In the aftermath of the congress we approached The Policy Press to discuss our idea: that the new movement of critical and radical social workers needed a journal to provide the space for theoretical development, and for ideas and critique to develop. The Policy Press was delighted because it had noticed something important for its work: its expanding list of radical social work books were selling very well and it was interested in expanding into the radical social work ‘market’.
Of course, for any journal to be relevant and establish itself within the social work community it needs to be clear as to its purpose, its rationale and its audience. Thus, the general aims of the journal are:
- to analyse developments in welfare regimes across the globe from a critical/radical perspective and to assess the implications of these developments for social work and social care;
- to develop the critical/radical theoretical base within social work and social care;
- to provide a forum for dialogue and debate between critical/radical practitioners, academics, service users and movement activists;
- to report on the activities of social welfare movements and the struggles of social workers to shape new, more challenging forms of practice.
The journal is aimed at social work and social policy academics, postgraduate students, social work and social care practitioners and service users. While issues concerning the theory and practice of professional social work will be one of the journal’s areas of concern, the journal will adopt a broad definition of social work to include a variety of forms of popular welfare, non-professional services and forms of care and will address both the wider political and economic context of social work and social care as well as specific forms of practice.

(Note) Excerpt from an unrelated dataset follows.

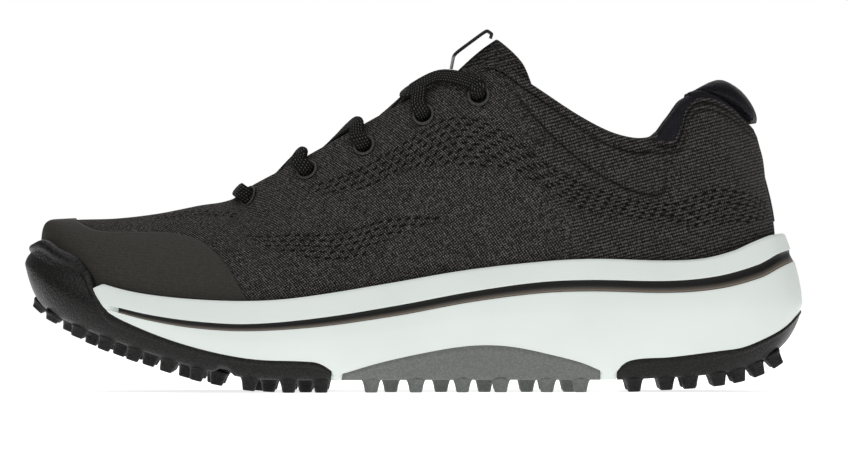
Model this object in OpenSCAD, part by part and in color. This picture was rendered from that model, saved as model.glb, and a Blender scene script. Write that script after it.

To this end, we envisage the journal having a number of discrete sections. First, in each issue of the journal, there will be five or six articles that engage with theoretical or relevant practice-based issues from a critical or radical social work perspective. These will be academic articles as normally understood. Second, each issue will carry a section devoted to either ‘voices from the frontline’ or ‘radical pioneers’. The ‘Voices from the frontline’ section will allow practitioners, those involved in social movement activity or service users to write a short opinion or reflective piece of broader concern to social workers. The ‘Radical pioneers’ section will appear occasionally and will present new takes on, or descriptions of, the life and times of people in the critical and radical tradition. Our suspicion is that, across the globe, there are activist social workers and pioneers who have been marginalised or hidden within social work’s history and we would like to use this section to ‘rediscover’ their ideas and practice. Finally, there will be a book review section.
We would like to formally invite contributions from academics, practitioners, service users and social movement activists to any of the above-named sections.